WORK TO BE COMPLETED — In the listing below, find the line with "from build123d import *", then repeat exactly every line from the top through that one.

RECORDED INFORMATION —
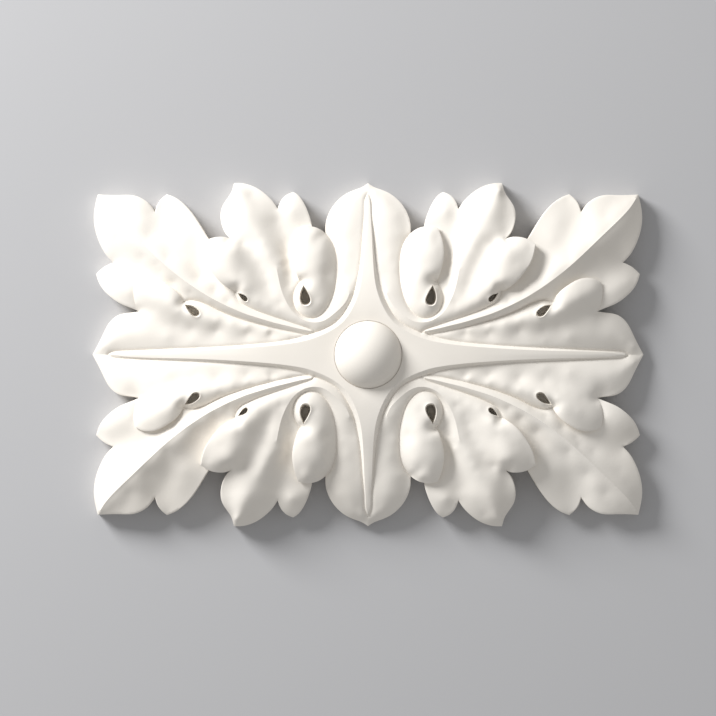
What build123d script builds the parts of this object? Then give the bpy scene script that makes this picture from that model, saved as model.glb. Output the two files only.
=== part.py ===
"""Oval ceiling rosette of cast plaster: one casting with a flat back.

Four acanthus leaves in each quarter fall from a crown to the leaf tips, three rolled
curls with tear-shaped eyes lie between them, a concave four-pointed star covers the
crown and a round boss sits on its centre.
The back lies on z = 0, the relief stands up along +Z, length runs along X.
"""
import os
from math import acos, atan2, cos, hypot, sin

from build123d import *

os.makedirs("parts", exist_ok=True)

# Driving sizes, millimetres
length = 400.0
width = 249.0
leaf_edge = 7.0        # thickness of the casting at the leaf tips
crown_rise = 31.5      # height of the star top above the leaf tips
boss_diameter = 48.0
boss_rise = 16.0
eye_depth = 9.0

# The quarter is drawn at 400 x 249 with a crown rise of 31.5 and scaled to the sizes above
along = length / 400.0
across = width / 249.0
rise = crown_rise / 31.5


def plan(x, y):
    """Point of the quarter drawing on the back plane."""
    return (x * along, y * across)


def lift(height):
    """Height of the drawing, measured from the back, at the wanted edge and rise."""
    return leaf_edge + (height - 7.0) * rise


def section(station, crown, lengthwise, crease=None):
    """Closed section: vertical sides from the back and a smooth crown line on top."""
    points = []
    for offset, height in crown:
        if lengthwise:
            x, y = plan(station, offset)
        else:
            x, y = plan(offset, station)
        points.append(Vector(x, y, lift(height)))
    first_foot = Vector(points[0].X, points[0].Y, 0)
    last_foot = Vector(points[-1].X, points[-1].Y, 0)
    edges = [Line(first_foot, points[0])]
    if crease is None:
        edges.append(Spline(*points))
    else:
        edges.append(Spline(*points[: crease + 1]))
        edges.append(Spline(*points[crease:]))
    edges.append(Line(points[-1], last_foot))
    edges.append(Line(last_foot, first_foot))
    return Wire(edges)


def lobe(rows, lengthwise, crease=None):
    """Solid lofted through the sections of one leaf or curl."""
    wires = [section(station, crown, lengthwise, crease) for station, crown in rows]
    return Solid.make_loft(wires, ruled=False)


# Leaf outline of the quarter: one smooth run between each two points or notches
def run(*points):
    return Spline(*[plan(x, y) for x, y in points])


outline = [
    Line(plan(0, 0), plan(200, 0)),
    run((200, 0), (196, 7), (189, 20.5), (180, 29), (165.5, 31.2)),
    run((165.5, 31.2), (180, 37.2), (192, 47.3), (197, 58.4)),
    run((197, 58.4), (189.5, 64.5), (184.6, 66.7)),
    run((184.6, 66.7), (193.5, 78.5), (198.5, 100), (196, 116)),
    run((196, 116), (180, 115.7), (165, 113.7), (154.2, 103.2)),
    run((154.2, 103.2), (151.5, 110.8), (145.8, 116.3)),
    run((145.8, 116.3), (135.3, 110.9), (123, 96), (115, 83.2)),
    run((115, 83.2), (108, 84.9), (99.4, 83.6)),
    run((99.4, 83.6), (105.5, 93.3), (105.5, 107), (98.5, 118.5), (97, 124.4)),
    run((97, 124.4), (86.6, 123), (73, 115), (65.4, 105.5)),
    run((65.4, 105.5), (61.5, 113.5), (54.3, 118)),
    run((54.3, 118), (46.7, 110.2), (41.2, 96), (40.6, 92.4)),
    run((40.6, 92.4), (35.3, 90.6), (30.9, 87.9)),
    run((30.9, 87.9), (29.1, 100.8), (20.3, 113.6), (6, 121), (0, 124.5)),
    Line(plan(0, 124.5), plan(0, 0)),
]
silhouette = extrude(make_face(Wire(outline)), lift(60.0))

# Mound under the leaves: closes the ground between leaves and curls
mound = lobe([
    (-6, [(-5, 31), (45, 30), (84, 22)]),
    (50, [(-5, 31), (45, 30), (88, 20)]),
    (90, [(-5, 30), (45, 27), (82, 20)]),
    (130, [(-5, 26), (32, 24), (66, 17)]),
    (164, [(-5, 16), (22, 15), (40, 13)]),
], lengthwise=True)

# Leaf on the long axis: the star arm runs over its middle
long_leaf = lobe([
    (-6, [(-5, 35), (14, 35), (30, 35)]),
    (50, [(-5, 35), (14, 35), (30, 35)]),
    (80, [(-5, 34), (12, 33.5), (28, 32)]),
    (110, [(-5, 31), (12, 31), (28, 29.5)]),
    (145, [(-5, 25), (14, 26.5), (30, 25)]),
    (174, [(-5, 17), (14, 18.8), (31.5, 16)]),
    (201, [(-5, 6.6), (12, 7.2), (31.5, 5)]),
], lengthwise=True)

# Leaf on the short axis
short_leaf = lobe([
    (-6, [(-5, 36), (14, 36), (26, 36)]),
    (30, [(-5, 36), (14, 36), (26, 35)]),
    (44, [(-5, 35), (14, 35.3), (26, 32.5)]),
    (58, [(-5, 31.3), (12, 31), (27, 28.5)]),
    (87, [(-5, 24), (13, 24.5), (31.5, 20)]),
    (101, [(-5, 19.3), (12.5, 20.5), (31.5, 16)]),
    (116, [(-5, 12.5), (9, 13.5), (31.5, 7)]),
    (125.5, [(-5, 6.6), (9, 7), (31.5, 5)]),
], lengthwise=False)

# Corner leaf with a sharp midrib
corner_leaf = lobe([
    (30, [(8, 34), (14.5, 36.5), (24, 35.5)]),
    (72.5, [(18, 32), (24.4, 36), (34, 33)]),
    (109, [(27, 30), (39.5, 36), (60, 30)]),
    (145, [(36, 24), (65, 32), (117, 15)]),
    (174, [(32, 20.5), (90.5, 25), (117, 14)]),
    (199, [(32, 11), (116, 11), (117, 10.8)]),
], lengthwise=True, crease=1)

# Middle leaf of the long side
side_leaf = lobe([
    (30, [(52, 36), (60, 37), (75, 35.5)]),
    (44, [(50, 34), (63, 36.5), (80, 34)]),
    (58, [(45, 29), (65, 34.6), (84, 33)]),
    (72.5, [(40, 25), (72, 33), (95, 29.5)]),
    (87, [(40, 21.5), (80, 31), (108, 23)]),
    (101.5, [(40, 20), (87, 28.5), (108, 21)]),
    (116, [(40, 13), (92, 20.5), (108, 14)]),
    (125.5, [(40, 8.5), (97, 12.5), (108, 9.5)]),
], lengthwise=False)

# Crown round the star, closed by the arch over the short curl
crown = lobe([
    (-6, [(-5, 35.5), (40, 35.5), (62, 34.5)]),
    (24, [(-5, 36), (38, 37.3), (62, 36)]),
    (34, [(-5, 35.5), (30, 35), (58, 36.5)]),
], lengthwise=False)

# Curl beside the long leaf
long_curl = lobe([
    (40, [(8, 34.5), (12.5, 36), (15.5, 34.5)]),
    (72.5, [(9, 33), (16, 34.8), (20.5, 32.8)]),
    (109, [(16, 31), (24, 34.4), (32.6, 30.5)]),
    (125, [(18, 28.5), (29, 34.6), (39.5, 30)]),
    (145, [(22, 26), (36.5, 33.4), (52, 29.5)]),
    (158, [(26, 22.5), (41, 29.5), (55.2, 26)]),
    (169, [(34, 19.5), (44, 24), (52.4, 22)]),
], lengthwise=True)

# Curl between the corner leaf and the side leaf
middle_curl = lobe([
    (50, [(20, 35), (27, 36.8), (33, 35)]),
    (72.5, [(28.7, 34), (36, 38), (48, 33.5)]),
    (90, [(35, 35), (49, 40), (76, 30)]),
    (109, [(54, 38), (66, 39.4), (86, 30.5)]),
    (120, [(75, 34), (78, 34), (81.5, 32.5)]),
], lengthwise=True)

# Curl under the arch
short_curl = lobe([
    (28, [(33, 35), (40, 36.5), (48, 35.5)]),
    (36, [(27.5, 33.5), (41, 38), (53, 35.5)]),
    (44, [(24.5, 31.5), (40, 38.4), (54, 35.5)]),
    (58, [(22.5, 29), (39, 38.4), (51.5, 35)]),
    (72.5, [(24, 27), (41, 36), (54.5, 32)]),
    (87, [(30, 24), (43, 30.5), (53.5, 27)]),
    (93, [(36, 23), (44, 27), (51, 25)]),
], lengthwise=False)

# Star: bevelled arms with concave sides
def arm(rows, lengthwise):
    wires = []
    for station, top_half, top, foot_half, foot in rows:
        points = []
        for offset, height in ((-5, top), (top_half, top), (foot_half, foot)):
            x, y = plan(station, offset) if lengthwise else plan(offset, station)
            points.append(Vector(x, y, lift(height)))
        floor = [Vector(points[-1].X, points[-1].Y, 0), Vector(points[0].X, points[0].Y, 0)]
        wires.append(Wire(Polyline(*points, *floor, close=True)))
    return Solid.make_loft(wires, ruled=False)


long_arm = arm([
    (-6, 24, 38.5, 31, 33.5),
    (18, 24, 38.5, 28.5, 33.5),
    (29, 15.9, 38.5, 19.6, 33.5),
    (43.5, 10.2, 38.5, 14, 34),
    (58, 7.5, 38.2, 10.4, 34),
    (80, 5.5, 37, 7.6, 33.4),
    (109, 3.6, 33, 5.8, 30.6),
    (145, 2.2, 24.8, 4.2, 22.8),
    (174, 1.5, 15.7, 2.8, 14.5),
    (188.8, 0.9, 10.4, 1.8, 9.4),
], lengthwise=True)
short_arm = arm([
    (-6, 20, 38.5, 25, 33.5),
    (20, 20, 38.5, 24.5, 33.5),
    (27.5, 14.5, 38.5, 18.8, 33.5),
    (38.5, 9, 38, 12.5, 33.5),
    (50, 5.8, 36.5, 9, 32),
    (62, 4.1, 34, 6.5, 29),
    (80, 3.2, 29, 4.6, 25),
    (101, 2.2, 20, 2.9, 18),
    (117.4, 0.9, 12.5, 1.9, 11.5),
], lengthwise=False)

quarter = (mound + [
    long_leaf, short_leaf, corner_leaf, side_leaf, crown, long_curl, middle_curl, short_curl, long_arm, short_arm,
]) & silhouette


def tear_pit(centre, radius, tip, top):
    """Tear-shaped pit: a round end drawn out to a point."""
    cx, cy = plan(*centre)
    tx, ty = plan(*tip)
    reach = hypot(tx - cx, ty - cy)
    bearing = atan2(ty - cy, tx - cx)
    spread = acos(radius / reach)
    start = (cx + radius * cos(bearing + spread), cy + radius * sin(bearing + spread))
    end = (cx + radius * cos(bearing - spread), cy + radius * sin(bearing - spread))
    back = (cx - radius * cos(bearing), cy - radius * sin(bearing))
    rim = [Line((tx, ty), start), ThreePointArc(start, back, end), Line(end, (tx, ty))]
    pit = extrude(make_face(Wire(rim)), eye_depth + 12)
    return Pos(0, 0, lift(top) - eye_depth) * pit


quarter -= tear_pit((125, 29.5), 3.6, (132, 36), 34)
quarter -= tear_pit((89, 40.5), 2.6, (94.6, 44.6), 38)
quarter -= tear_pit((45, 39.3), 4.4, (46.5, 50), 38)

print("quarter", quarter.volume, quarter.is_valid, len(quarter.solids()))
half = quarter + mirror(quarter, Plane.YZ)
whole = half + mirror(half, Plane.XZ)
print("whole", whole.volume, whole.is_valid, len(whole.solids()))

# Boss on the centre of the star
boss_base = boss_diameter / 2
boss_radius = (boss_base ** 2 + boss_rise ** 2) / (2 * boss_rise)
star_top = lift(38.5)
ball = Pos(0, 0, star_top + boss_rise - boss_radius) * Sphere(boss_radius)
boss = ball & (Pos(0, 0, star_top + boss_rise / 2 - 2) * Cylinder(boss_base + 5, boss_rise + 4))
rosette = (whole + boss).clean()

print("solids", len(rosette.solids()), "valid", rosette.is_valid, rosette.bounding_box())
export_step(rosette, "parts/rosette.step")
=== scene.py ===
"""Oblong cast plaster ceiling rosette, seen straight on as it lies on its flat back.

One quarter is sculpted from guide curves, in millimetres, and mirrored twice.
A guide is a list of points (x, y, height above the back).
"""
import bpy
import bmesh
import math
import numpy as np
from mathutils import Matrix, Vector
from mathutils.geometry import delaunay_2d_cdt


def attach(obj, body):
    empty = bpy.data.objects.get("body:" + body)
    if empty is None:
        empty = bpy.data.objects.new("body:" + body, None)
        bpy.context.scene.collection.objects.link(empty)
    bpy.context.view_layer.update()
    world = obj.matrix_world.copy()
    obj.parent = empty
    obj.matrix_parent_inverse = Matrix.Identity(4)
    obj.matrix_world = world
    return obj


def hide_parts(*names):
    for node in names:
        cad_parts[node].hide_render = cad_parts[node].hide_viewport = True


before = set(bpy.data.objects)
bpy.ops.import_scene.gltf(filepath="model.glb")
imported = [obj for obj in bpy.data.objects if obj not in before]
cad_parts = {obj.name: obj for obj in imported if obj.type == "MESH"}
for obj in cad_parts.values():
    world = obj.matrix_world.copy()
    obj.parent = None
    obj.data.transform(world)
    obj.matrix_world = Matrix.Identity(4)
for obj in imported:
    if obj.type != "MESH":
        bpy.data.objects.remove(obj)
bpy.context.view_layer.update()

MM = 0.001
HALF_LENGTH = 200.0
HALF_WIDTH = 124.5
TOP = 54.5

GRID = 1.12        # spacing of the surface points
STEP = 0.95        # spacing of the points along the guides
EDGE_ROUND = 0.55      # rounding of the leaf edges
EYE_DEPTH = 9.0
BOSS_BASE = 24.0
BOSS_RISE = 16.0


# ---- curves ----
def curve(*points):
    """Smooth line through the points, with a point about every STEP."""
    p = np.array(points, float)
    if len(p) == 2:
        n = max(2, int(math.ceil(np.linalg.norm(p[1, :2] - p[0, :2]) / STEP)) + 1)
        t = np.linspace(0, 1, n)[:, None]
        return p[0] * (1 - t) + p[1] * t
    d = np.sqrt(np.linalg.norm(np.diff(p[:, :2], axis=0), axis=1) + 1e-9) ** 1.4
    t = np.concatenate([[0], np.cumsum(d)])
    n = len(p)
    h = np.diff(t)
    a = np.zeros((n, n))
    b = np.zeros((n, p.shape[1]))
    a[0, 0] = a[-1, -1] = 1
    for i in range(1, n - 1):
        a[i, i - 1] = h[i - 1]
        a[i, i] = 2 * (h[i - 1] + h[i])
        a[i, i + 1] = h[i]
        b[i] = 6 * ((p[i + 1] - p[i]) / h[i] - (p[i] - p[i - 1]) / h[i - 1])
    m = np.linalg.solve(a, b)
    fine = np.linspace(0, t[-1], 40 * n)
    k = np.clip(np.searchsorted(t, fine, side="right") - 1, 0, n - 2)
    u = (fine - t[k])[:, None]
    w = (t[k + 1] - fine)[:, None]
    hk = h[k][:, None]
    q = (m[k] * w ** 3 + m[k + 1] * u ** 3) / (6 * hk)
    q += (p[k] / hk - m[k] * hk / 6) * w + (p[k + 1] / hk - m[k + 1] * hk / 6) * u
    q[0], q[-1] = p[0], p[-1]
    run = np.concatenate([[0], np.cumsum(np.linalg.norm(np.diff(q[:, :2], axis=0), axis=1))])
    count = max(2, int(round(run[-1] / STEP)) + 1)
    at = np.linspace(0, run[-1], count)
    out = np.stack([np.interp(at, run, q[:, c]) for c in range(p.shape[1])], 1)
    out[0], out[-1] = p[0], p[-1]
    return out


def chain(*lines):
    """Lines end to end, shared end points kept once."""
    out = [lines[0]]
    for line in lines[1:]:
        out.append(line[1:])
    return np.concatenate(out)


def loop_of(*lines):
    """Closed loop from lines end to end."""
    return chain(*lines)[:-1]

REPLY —
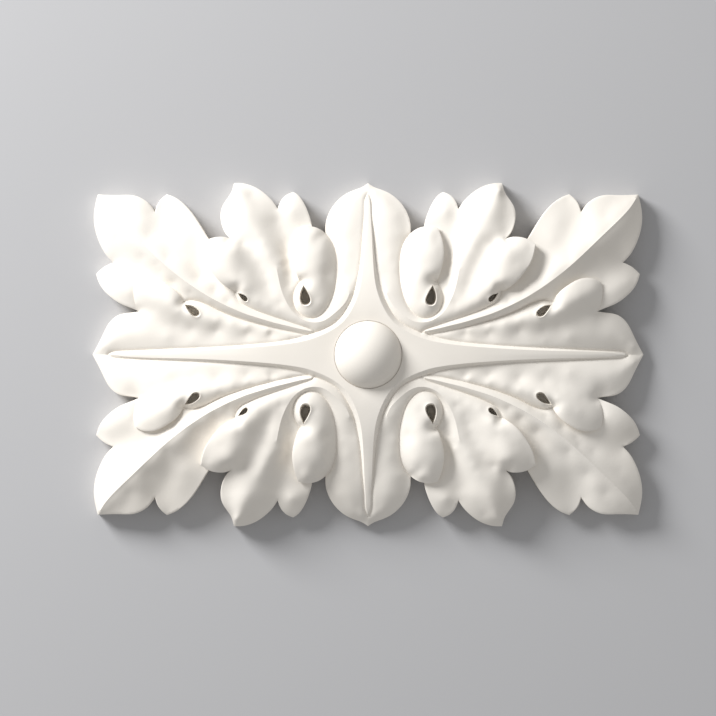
What build123d script builds the parts of this object? Then give the bpy scene script that makes this picture from that model, saved as model.glb. Output the two files only.
=== part.py ===
"""Oval ceiling rosette of cast plaster: one casting with a flat back.

Four acanthus leaves in each quarter fall from a crown to the leaf tips, three rolled
curls with tear-shaped eyes lie between them, a concave four-pointed star covers the
crown and a round boss sits on its centre.
The back lies on z = 0, the relief stands up along +Z, length runs along X.
"""
import os
from math import acos, atan2, cos, hypot, sin

from build123d import *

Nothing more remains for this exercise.